Whether you’re a tourist or a Washington, D.C., native, it’s likely that you assume that Georgetown was named for George Washington, first president of the United States and Revolutionary War hero.

After all, the entire city, founded in 1791, was named after President Washington, so why not an additional neighborhood?

However, Georgetown was actually founded in 1751, four decades before the federal city, when our first president was only 19 years old. He was busier surveying lands and assuming control of the Mount Vernon estate than reaching national acclaim of any kind. The Declaration of Independence was still a quarter-century away.

With George Washington ruled out, how did Georgetown get its name?

The most common explanation is that Georgetown, originally known as “George Town” and established as a port city on the Potomac River in the Province of Maryland, was named in honor of King George II, the grandfather of King George III, against whom the American colonies would later rebel.

That’s not the only theory regarding Georgetown’s name, though.
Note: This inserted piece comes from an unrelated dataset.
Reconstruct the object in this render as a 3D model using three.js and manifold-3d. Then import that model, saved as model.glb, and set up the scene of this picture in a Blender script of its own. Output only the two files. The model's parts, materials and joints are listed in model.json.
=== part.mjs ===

The other plausible explanation is that George Town got its name from the two businessmen and landowners who founded the town, George Gordon and George Beall.
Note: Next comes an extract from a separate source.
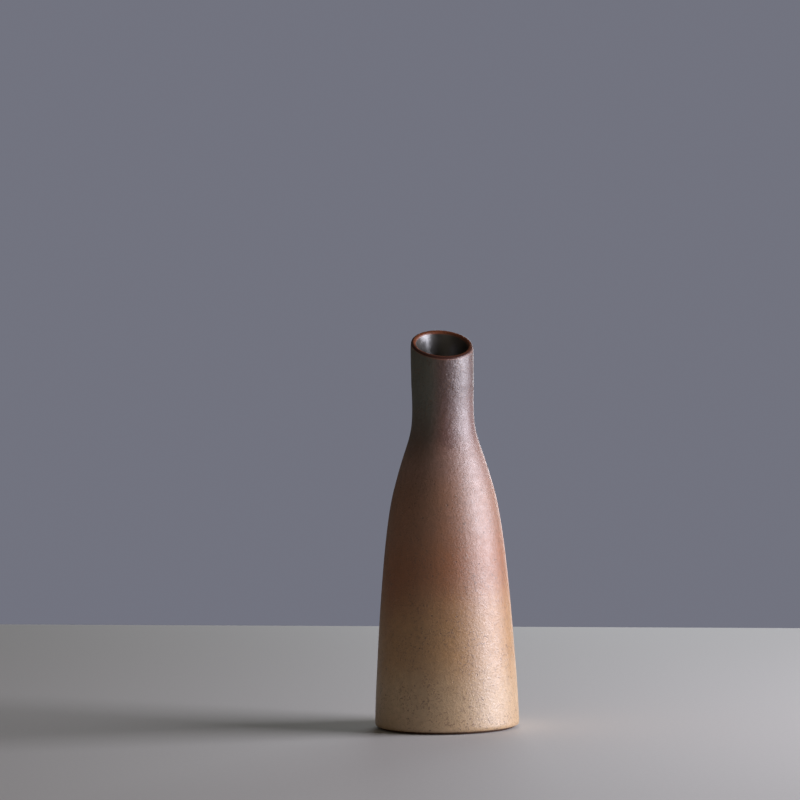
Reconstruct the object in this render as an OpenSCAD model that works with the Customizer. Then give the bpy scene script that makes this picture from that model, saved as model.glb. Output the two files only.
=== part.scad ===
// Ceramic bud vase: a bottle-shaped stoneware body made in one piece, with a slanted mouth.
// The fired clay carries two coats of glaze: a shaded one outside and a dark one inside.
// The foot stands on the XY plane with its centre at the origin, +Z runs up the neck,
// and the low side of the mouth faces -Y. All sizes are in millimetres.

/* [Body] */
// Height from the table to the high side of the lip
height = 200; // [196:1:215]
// Widest diameter of the clay, just above the foot
belly_d = 72; // [68:0.2:76]
// How far the wall leans in just above the foot, in degrees
foot_lean = 3; // [1:0.5:4]
// Diameter of the clay at the shoulder, where the outline turns from full to hollow
shoulder_d = 49.4; // [46:0.2:54]
// Height of the shoulder
shoulder_h = 120; // [114:1:126]
// How far the wall leans in at the shoulder, in degrees
shoulder_lean = 15; // [12:0.5:18]

/* [Neck] */
// Narrowest diameter of the clay, at the bottom of the neck
neck_d = 29.8; // [28:0.2:33]
// Height at which the neck is narrowest
neck_h = 162; // [158:1:166]
// Diameter of the clay at the lip
lip_d = 31; // [30:0.1:34]
// Slant of the mouth, in degrees from level
mouth_slant = 25; // [10:0.5:26]

/* [Wall] */
// Thickness of the clay at the lip
lip_wall = 2.2; // [1.8:0.1:2.6]
// Thickness of the clay in the neck
neck_wall = 3; // [2.4:0.1:3.6]
// Thickness of the clay at the shoulder
shoulder_wall = 3.6; // [3:0.1:4.5]
// Thickness of the clay above the foot
belly_wall = 4.2; // [3.5:0.1:6]
// Thickness of the floor at its middle
floor_t = 5; // [4:0.5:8]
// Radius where the floor runs up into the wall
floor_round = 12; // [8:1:16]

/* [Foot] */
// Radius of the rounded edge under the wall
foot_round = 3.5; // [2.5:0.1:4.5]
// Width of the flat ring that the vase stands on
foot_ring_w = 6; // [4:0.5:9]
// Depth of the hollow turned into the base
foot_hollow = 1.6; // [1:0.1:2.5]

/* [Glaze] */
// Thickness of the shaded glaze outside
glaze_t = 0.35; // [0.2:0.05:0.5]
// Thickness of the dark liner inside
liner_t = 0.3; // [0.2:0.05:0.5]
// Height at which the glaze is wiped off the foot
foot_bare = 1.2; // [0.8:0.1:2]
// Width of bare clay below the crown of the lip, outside and inside
lip_bare = 0.8; // [0.8:0.1:2]

/* [Hidden] */
$fn = 128;

// Points along each stretch of the outline
body_steps = 24;
neck_steps = 14;
flare_steps = 6;
round_steps = 8;

// Lengths of the curves' handles, which set how full each stretch is
belly_handle = 84;
shoulder_handle = 10;
hollow_handle = 27;
neck_handle = 18;

// The lip's crown is round. It follows a slanted plane that meets the axis at mouth_h,
// and crown_lift is what the roundness adds at the high side.
slope = tan(mouth_slant);
crown_r = (lip_d - lip_wall) / 2;
crown_round = 0.58 * lip_wall;
crown_lift = crown_round * (sqrt(1 + slope * slope) - 1);
mouth_h = height - slope * crown_r - crown_lift;
// The neck is straight from here up, which is a little below the low side of the mouth
straight_h = mouth_h - slope * lip_d / 2 - 4;
stock_h = height + 10;

floor_h = foot_hollow + floor_t;
foot_centre = [belly_d / 2 - foot_round, foot_round];
stand_r = foot_centre.x;

function leaning(angle) = [-sin(angle), cos(angle)];
function at_angle(angle) = [cos(angle), sin(angle)];

function bezier(a, b, c, d, steps) = [
    for (i = [0:steps])
        let (t = i / steps, s = 1 - t)
            s * s * s * a + 3 * s * s * t * b + 3 * s * t * t * c + t * t * t * d
];

function arc(centre, radius, first, last, steps) = [
    for (i = [0:steps]) centre + radius * at_angle(first + (last - first) * i / steps)
];

function without_first(points) = [for (i = [1:len(points) - 1]) points[i]];
function backwards(points) = [for (i = [len(points) - 1:-1:0]) points[i]];

// The vase's side from above the foot to the top of the neck, as radius and height.
// Each value says how far inside the clay's outer face the side lies at that level.
function side(belly_in, shoulder_in, neck_in, lip_in) =
    let (
        bottom = foot_centre + (foot_round - belly_in) * at_angle(foot_lean),
        shoulder = [shoulder_d / 2 - shoulder_in, shoulder_h],
        neck = [neck_d / 2 - neck_in, neck_h],
        lip = [lip_d / 2 - lip_in, straight_h],
        flare = (straight_h - neck_h) / 2
    )
    concat(
        bezier(bottom, bottom + belly_handle * leaning(foot_lean),
               shoulder - shoulder_handle * leaning(shoulder_lean), shoulder, body_steps),
        without_first(bezier(shoulder, shoulder + hollow_handle * leaning(shoulder_lean),
                             neck - [0, neck_handle], neck, neck_steps)),
        without_first(bezier(neck, neck + [0, flare], lip - [0, flare], lip, flare_steps)),
        [[lip.x, stock_h]]
    );

// The outer face of the clay, or of a coat that is laid on it
function outside(coat, lowest_angle) = concat(
    arc(foot_centre, foot_round + coat, lowest_angle, foot_lean, round_steps),
    without_first(side(-coat, -coat, -coat, -coat))
);

// The face of the cavity, or of a coat that lines it, from the axis outwards and up
function cavity(coat) =
    let (
        wall = side(belly_wall + coat, shoulder_wall + coat, neck_wall + coat, lip_wall + coat),
        corner_h = floor_h + floor_round,
        corner_r = lookup(corner_h, [for (p = wall) [p.y, p.x]])
    )
    concat(
        [[0, floor_h + coat]],
        arc([corner_r - floor_round + coat, corner_h], floor_round - coat, -90, 0, round_steps),
        [for (p = wall) if (p.y > corner_h) p]
    );

// Slides a shape up in step with y, which slants it and keeps its outline round from above
module slanted() {
    translate([0, 0, mouth_h])
        multmatrix([[1, 0, 0, 0], [0, 1, 0, 0], [0, slope, 1, 0], [0, 0, 0, 1]])
            children();
}

// What is cut away above a round-crowned lip
module above_lip() {
    slanted() rotate_extrude() difference() {
        translate([0, -crown_round]) square([lip_d, stock_h - mouth_h + slope * lip_d]);
        translate([crown_r, -crown_round]) circle(r = crown_round);
    }
}

// What is cut away above a coat that ends short of the lip
module above_coat() {
    slanted() translate([-lip_d, -lip_d, -lip_bare])
        cube([2 * lip_d, 2 * lip_d, stock_h - mouth_h + slope * lip_d]);
}

// Fired stoneware: wall, floor, foot ring and the bare lip
module clay_body() {
    base = [
        [0, foot_hollow],
        [stand_r - foot_ring_w - foot_hollow, foot_hollow],
        [stand_r - foot_ring_w, 0]
    ];
    color("#a3654a")
        difference() {
            rotate_extrude() polygon(concat(base, outside(0, -90), backwards(cavity(0))));
            above_lip();
        }
}

// Satin glaze over the outside, wiped clean at the foot and worn off the lip
module outer_glaze() {
    wiped = -asin((foot_round - foot_bare) / foot_round);
    color("#b08a72")
        difference() {
            rotate_extrude() polygon(concat(outside(glaze_t, wiped), backwards(outside(0, wiped))));
            above_coat();
        }
}

// Dark glaze that makes the cavity watertight
module liner_glaze() {
    color("#3a302c")
        difference() {
            rotate_extrude() polygon(concat(cavity(0), backwards(cavity(liner_t))));
            above_coat();
        }
}

clay_body();
outer_glaze();
liner_glaze();
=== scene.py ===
"""Looks of a ceramic bud vase: clay body, satin outer glaze, dark satin liner and a plain studio."""

import math

import bpy
from bpy.props import FloatProperty, FloatVectorProperty, IntProperty, PointerProperty
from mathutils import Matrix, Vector


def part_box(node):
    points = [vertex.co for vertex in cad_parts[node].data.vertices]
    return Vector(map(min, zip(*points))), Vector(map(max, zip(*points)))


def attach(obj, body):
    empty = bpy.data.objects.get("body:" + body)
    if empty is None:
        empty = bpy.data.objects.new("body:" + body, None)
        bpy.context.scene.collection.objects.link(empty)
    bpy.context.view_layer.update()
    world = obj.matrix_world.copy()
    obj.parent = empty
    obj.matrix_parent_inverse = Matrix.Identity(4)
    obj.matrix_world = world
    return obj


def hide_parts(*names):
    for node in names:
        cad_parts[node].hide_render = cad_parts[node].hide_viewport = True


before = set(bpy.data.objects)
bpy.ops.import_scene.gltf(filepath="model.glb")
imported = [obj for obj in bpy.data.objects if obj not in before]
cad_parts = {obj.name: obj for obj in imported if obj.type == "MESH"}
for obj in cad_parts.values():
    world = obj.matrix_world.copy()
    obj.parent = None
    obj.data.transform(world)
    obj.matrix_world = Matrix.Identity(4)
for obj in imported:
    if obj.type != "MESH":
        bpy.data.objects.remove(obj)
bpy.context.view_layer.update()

bl_info = {
    "name": "Ceramic bud vase",
    "version": (1, 0, 0),
    "blender": (4, 5, 0),
    "location": "View3D > Sidebar > Vase",
    "description": "Makes a glazed bud vase with a slanted mouth, and a studio to see it in",
    "category": "Add Mesh",
}

CLAY_LOW, CLAY_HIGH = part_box("clay_body")

# Lengths of the curves' handles, which set how full each stretch of the wall is
BELLY_HANDLE = 0.084
SHOULDER_HANDLE = 0.010
HOLLOW_HANDLE = 0.027
NECK_HANDLE = 0.018
# The neck's flare ends this far below the middle of the mouth
FLARE_BELOW_MOUTH = 0.011
# The rings start to slant this far below the neck's narrowest place, and have the mouth's own
# slant from this far below its middle
SLANT_BELOW_NECK = 0.004
SLANT_BELOW_MOUTH = 0.007
# Radius of the lip's crown as a share of its wall, which makes it flatter than a half circle
CROWN_SHARE = 0.58

# Swells of the uneven wall, and how far they keep from the foot and run past the neck
SWELL_SIZE = 0.045
SWELLS_FROM = 0.010
SWELLS_PAST_NECK = 0.012


# Properties


def length(name, default, description):
    """A size in metres."""
    return FloatProperty(
        name=name, description=description, default=default, unit="LENGTH", precision=5
    )


def angle(name, degrees, description):
    """An angle, given in degrees and kept in radians."""
    return FloatProperty(
        name=name, description=description, default=math.radians(degrees), subtype="ANGLE"
    )


def colour(name, default, description):
    """A colour in linear light."""
    return FloatVectorProperty(
        name=name, description=description, default=default, subtype="COLOR", min=0, max=1
    )


def power(name, default, description):
    """The power of a light, in watts."""
    return FloatProperty(name=name, description=description, default=default, unit="POWER")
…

The two Georges sold a combined 60 acres of property to the Province of Maryland for a cool £280 in 1751. Surely, it was a good deal at the time, but little did they know that 250 years later, you wouldn’t be able to find the tiniest of one-bedroom apartments in the neighborhood for less than $1,500 per month, and it’d be a steal if you did.
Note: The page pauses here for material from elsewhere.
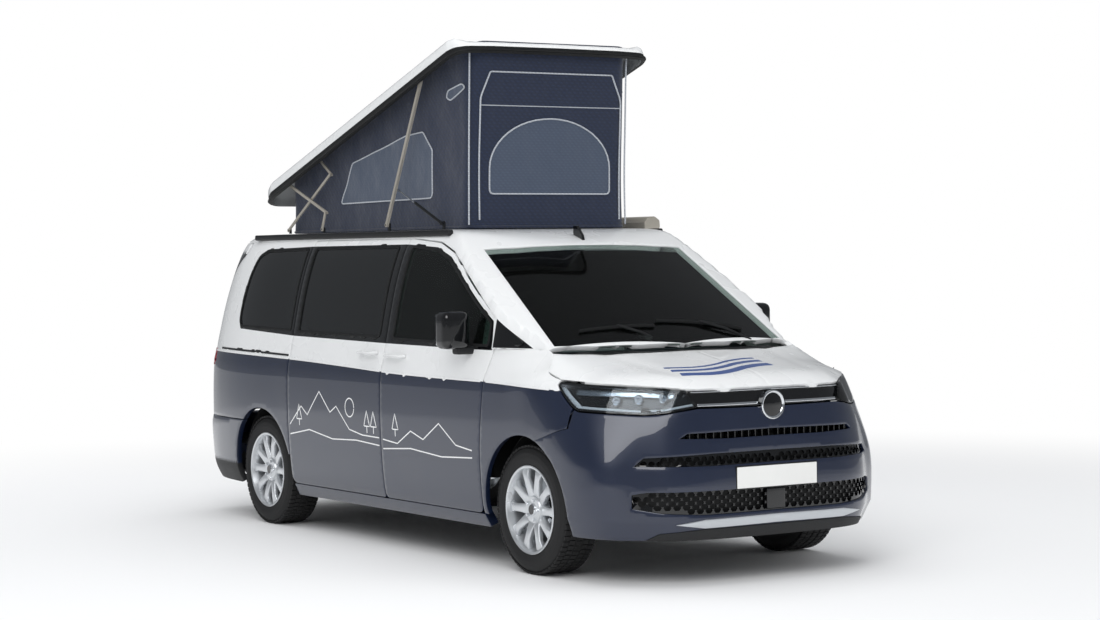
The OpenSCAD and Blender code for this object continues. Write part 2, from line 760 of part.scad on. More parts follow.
module tent_body(t) {
  low = roof_z + touch - (t > 0 ? 5 : 0);
  lift = t > 0 ? 60 : 0;
  front = tent_front - t;
  rear = tent_rear + t;
  brow = lifted(f(-1140, tent_top));
  back = lifted(f(-3500, tent_top));
  lean = (brow[1] - back[1]) / (brow[0] - back[0]);
  across(tent_w / 2 - t) polygon([[rear, low], [front, low], [front, brow[1] + lift],
    [brow[0], brow[1] + lift], [rear, back[1] + (rear - back[0]) * lean + lift]]);
}
module tent() {
  color("#1e2a45") difference() {
    tent_body(0);
    tent_body(tent_t);
  }
}
module lift_mounts() {
  color("#b9b2a4") both() {
    lug(strut_base, strut_y - strut_t / 2 - link_gap - link_t / 2, strut_y + strut_t / 2 - link_t / 2,
        roof_z);
    lug(gas_base, gas_y - 17, gas_y + 2, roof_z);
    lug(arm_base, plane_upper, plane_long, roof_z);
    lug(lower_base, plane_cross, plane_lower, roof_z);
  }
}
module main_struts() {
  color("#b9b2a4") both() {
    link(strut_base, on_strut(strut_l), strut_y, strut_w - 4, strut_t);
    aimed(on_strut(gas_hold), on_strut(strut_l), strut_y - strut_t / 2 - 2) disc(pin_r, 4);
    aimed(on_strut(strut_l), on_strut(strut_l + 1), strut_y + strut_t / 2 + 2) disc(8, 4);
  }
}
module gas_cylinders() {
  color("#3a3a3a") both() aimed(gas_base, on_strut(gas_hold), gas_y) difference() {
    union() {
      disc(11, 12);
      rotate([0, 90, 0]) cylinder(r = gas_tube_r, h = gas_tube_l);
    }
    translate([26, 0, 0]) rotate([0, 90, 0]) cylinder(r = gas_rod_r + pin_fit, h = gas_tube_l);
    disc(pin_r + pin_fit, 40);
  }
}
module gas_rods() {
  l = norm(on_strut(gas_hold) - gas_base);
  color("silver") both() aimed(gas_base, on_strut(gas_hold), gas_y) {
    difference() {
      union() {
        translate([l - gas_rod_l, 0, 0]) rotate([0, 90, 0]) cylinder(r = gas_rod_r, h = gas_rod_l);
        translate([l, 0, 0]) disc(10, 9);
      }
      translate([l, 0, 0]) disc(pin_r + 1, 20);
    }
  }
}
module rear_long_arms() color("#b9b2a4") both() link(arm_base, arm_tip, plane_long, link_w, link_t);
module rear_cross_arms() color("#b9b2a4") both() link(lifted(cross_shut), lower_tip, plane_cross, link_w,
    link_t);
module rear_upper_links() color("#b9b2a4") both() link(lifted(upper_shut), arm_tip, plane_upper, link_w,
    link_t);
module rear_lower_links() color("#b9b2a4") both() link(lower_base, lower_tip, plane_lower, link_w, link_t);

// Inside
module dashboard() {
  color("#26282c") difference() {
    translate([axle_f - 640, 0, 0]) rotate([90, 0, 0]) linear_extrude(1480, center = true)
      polygon([[0, 870], [0, 1040], [50, 1128], [170, 1150], [300, 1150], [300, 1128], [170, 1128], [170,
          870]]);
    steering_column(column_r + pin_fit, -200);
  }
}
column_r = 20;
column_slope = 28;
wheel_centre = [axle_f - 745, 420, 1120];
module steering_column(r, start) {
  translate([wheel_centre[0], wheel_centre[1], wheel_centre[2]]) rotate([0, 90 + column_slope, 0])
    translate([0, 0, start]) cylinder(r = r, h = 260 - start);
}
module steering_wheel() {
  color("#17181a") {
    translate(wheel_centre) rotate([0, 90 + column_slope, 0]) {
      rotate_extrude() translate([175, 0]) circle(r = 16, $fn = 24);
      translate([0, 0, -14]) cylinder(r = 60, h = 30);
      for (a = [0, 120, 240]) rotate([0, 0, a]) translate([0, -16, -8]) cube([170, 32, 14]);
      cylinder(r = column_r, h = 230);
    }
  }
}
module seat(x, y, w) {
  translate([x, y - w / 2, 0]) rotate([90, 0, 0]) translate([0, 0, -w]) linear_extrude(w)
    polygon([[-20, 780], [0, 860], [60, 900], [430, 940], [490, 900], [480, 800]]);
  translate([x, y - w / 2, 0]) rotate([90, 0, 0]) translate([0, 0, -w]) linear_extrude(w)
    polygon([[-30, 790], [-170, 1420], [-60, 1440], [30, 1060], [58, 905], [0, 860]]);
  translate([x - 145, y - 130, 1425]) cube([90, 260, 190]);
}
module front_seats() {
  color("#8d9093") for (y = [-430, 430]) {
    seat(axle_f - 1390, y, 480);
    translate([axle_f - 1370, y - 190, floor_z + floor_t]) cube([400, 380, 291]);
  }
}
bench_x = axle_r + 60;
bench_y = -105;
bench_w = 920;
module rear_seats() {
  color("#8d9093") {
    seat(bench_x, bench_y, bench_w);
    translate([bench_x + 10, bench_y - bench_w / 2 + 20, floor_z + floor_t]) cube([400, bench_w - 40, 291]);
  }
}
module kitchen_unit() {
  color("#c9c6bd") translate([axle_r + 480, 400, floor_z + floor_t]) difference() {
    cube([1050, 380, 640]);
    translate([60, -1, 60]) cube([930, 300, 480]);
  }
}
module engine_block() {
  color("#55585c") translate([axle_f + 70, -rail_in, 330]) cube([430, 2 * rail_in, 560]);
}

// Running gear
arm_z = wheel_z - 105;
arm_up_z = wheel_z + 85;
arm_h = 26;
post_r = 15;
king = wheel_y - 75;
module front_axle() {
  color("#2b2d30") {
    difference() {
      union() {
        translate([axle_f - 100, -rail_in, arm_z]) cube([150, 2 * rail_in, 60]);
        both() {
          translate([axle_f - 90, -rail_in - 60, arm_z]) cube([130, 100, rail_z - arm_z]);
          translate([axle_f - 45, -king, arm_z]) cube([70, king - rail_in + 5, arm_h]);
          translate([axle_f, -king, arm_z]) cylinder(r = 32, h = arm_h);
          translate([axle_f - 35, -king, arm_up_z]) cube([60, king - rail_out, arm_h]);
          translate([axle_f, -king, arm_up_z]) cylinder(r = 30, h = arm_h);
        }
      }
      both() translate([axle_f, -king, 0]) cylinder(r = post_r + pin_fit, h = 900);
    }
  }
}
module knuckle() {
  color("#4a4d50") {
    translate([axle_f, -king, arm_z - 6]) cylinder(r = post_r, h = arm_up_z - arm_z + arm_h + 12);
    translate([axle_f, -king + 35, wheel_z]) rotate([90, 0, 0]) cylinder(r = 48, h = hub_face - king + 35);
    translate([axle_f, -hub_face, wheel_z]) rotate([90, 0, 0]) cylinder(r = hub_r - hub_fit, h = hub_len);
  }
}
module rear_axle() {
  color("#2b2d30") {
    translate([axle_r - 60, -rear_inner + 60, wheel_z - 50]) cube([120, 2 * rear_inner - 120, 80]);
    both() {
      translate([axle_r, -rear_inner + 70, wheel_z]) rotate([90, 0, 0]) cylinder(r = 48,
          h = hub_face - rear_inner + 70);
      translate([axle_r, -hub_face, wheel_z]) rotate([90, 0, 0]) cylinder(r = hub_r - hub_fit, h = hub_len);
      translate([axle_r - 45, -rear_inner + 60, wheel_z]) cube([90, 60, floor_z - wheel_z]);
    }
  }
}
rim_r = rim_d / 2;
bead = tyre_w / 2 - 22;
module rim(x, side) {
  color("silver") translate([x, side * wheel_y, wheel_z]) rotate([side * -90, 0, 0]) {
    rotate_extrude() polygon([[rim_r - 18, -bead - 6], [rim_r + 9, -bead - 6], [rim_r + 9, -bead - touch],
        [rim_r, -bead - touch],
      [rim_r, bead + touch], [rim_r + 9, bead + touch], [rim_r + 9, bead + 6], [rim_r - 18, bead + 6]]);
    difference() {
      union() {
        translate([0, 0, 28]) cylinder(r = 74, h = 46);
        for (i = [0:spokes - 1]) rotate([0, 0, i * 360 / spokes + 18]) translate([60, -15,
            52]) cube([rim_r - 70, 30, 26]);
      }
      translate([0, 0, 0]) cylinder(r = hub_r, h = 66);
    }
  }
}
module tyre(x, side) {
  outer = tyre_d / 2;
  color("#141414") translate([x, side * wheel_y, wheel_z]) rotate([side * -90, 0, 0]) rotate_extrude()
    polygon([[rim_r + touch, -bead], [rim_r + 12, -bead], [rim_r + 32, -tyre_w / 2 + 5], [outer - 50,
        -tyre_w / 2], [outer - 16, -tyre_w / 2 + 10],
      [outer, -tyre_w / 2 + 30], [outer, tyre_w / 2 - 30], [outer - 16, tyre_w / 2 - 10], [outer - 50,
          tyre_w / 2],
      [rim_r + 32, tyre_w / 2 - 5], [rim_r + 12, bead], [rim_r + touch, bead]]);
}
module left() mirror([0, 1, 0]) children();

roof_frame();
bonnet();
front_bumper();
rear_bumper();
both() right_front_wing();  // front_wings
right_front_door();
left() right_front_door();  // left_front_door
both() right_sliding_door();  // sliding_doors
both() right_rear_side_panel();  // rear_side_panels
tailgate();
sills();
floor_pan();
b_pillars();
wheel_housings();
windscreen();
right_door_glass();
left() right_door_glass();  // left_door_glass
side_windows();
rear_window();
headlights();
nose_band();
tail_lights();
front_plate();
rear_plate();
roof_fin();
right_mirror();
left() right_mirror();  // left_mirror
roof_rails();
awning();
roof_lid();
tent();
lift_mounts();
main_struts();
gas_cylinders();
gas_rods();
rear_long_arms();
rear_cross_arms();
rear_upper_links();
rear_lower_links();
dashboard();
steering_wheel();
front_seats();
rear_seats();
kitchen_unit();
engine_block();
front_axle();
rear_axle();
knuckle();  // right_knuckle
left() knuckle();  // left_knuckle
rim(axle_f, -1);  // front_right_rim
rim(axle_f, 1);  // front_left_rim
rim(axle_r, -1);  // rear_right_rim
rim(axle_r, 1);  // rear_left_rim
tyre(axle_f, -1);  // front_right_tyre
tyre(axle_f, 1);  // front_left_tyre
tyre(axle_r, -1);  // rear_right_tyre
tyre(axle_r, 1);  // rear_left_tyre
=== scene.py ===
"""Camper van with a raised pop-up roof: the finished surfaces around the fixed frame.

Every panel is cut out of one smooth body form, so that shut lines, windows and lamps meet
as pressed steel and glass do.
"""

import logging
import math
from dataclasses import dataclass
from enum import Enum
from typing import Callable, Iterable, Optional, Sequence

import bmesh
import bpy
import numpy as np
from mathutils import Matrix, Vector
from mathutils.geometry import delaunay_2d_cdt

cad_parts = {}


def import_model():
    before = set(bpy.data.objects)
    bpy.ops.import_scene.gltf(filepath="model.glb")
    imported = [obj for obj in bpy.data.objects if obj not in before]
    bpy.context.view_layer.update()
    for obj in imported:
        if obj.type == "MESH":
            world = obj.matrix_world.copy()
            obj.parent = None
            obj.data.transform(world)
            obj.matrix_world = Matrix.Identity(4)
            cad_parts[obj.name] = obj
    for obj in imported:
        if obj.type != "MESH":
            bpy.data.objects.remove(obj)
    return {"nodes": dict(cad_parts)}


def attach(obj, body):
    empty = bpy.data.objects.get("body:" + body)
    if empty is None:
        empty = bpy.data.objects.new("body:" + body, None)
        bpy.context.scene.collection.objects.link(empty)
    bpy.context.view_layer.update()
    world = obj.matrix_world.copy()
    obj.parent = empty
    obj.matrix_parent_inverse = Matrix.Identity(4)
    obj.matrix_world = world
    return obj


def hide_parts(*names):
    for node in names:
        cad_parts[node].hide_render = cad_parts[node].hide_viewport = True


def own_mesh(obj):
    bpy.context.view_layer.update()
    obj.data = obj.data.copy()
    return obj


LOG = logging.getLogger("camper")

Array = np.ndarray
Points = Sequence[Sequence[float]]
Place = Callable[[Array, Array], Array]

AXLE_FRONT = 1.6375
AXLE_REAR = -1.4865
FRONT_END = 2.5865
REAR_END = -2.5865
HALF = 0.9705
WHEEL_Z = 0.345
WHEEL_Y = 0.810
ARCH_R = 0.398
SHUT = 0.006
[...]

The town, then still in Maryland, was eventually incorporated in 1789. When Washington, D.C., was established two years later, Georgetown’s land was included in the new federal District of Columbia.

However, even after that time, Georgetown very much remained its own entity and was actually a separate and independent municipality for nearly a full century more, until 1871. In 1895, its streets were renamed to conform with the rest of the District.

Georgetown’s unique characteristics remain today. It has no immediate access to the Metro and is known for its high-end shops and restaurants, waterfront property, and quaint neighborhood streets, as opposed to the massive all-white facades of the government buildings downtown.

Ultimately, it’s more likely that King George II is the eponymous George in question. However, with George Gordon and George Beall in the mix, it’s impossible to rule out that side of the story or dual name honors.